APCC Chair gives evidence to Lords' Constitution Committee


The Chair of the Association of Police and Crime Commissioners Paddy Tipping has told a House of Lords committee that police officers have not always had sufficient or timely enough information to effectively enforce Covid-19 regulations.

Appearing before the Constitution Committee, looking into the impact of the pandemic, Mr Tipping said:

“The simpler the messages, the better it was. So right at the beginning of lockdown it was Stay at Home, Protect the NHS, Save Lives. It was a message we all got, and we all understood. There was unanimity between policing it and the general public. As we’ve moved forward the messages have got more diffuse, more difficult, and much harder for frontline officers to police.

“I think simplicity is the watchword. The situation that we had on a couple of occasions, where enforcement guidance came out some days after changes, really wasn’t acceptable. We have moved on from that. We are in a better position but - let’s be clear - at the time it wasn’t good.”

Mr Tipping added:

“Having good communication, good notice, and a chance to challenge things before they are introduced is the right way forward. It is manifestly wrong that police officers were being asked to issue fixed penalty notices when the professional advice behind it wasn’t available.”

Mr Tipping, who was giving evidence to the Constitution Committee alongside John Apter from the Police Federation, also commented on confusion around police officers’ role in enforcing social distancing.

He said:

“During the pandemic we had members of the public dobbing each other in and there was a lack of understanding that the two-metre rule wasn’t a matter for the police - it was merely guidance. There was an enormous effort across police forces trying to ensure officers understood what was enforceable and what was merely guidance.”

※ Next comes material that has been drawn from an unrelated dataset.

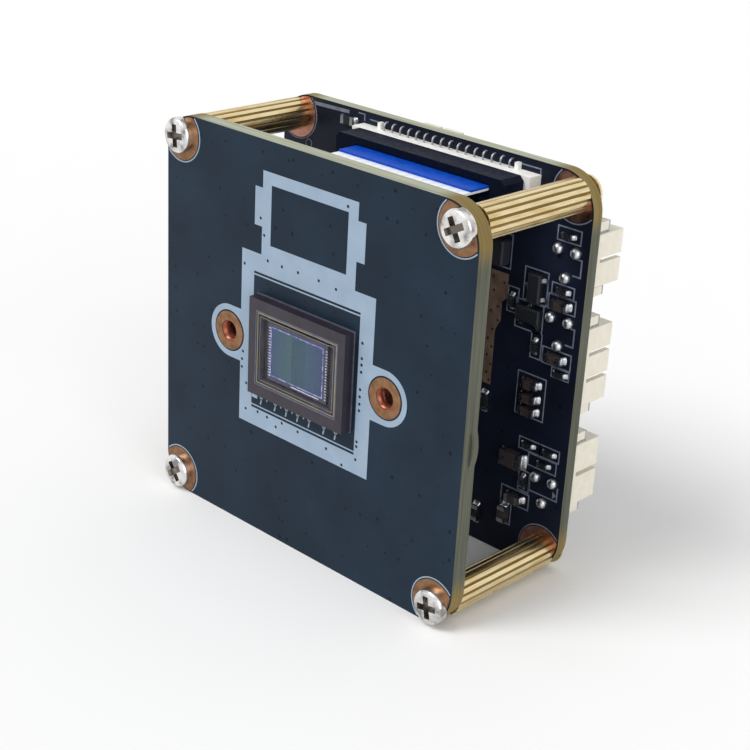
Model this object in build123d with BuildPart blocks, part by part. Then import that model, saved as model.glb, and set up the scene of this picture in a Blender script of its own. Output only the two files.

However, Mr Tipping said he would be very surprised if policing’s relationship with the public was damaged long-term in light of the pandemic.

He said:

“I think the general view is that the police have done reasonably well.

“Sure there have been some difficulties, but all of us have tried to work really hard, together with the wider community, to get through this. And I think there will be a sigh of relief when we all get through it together.”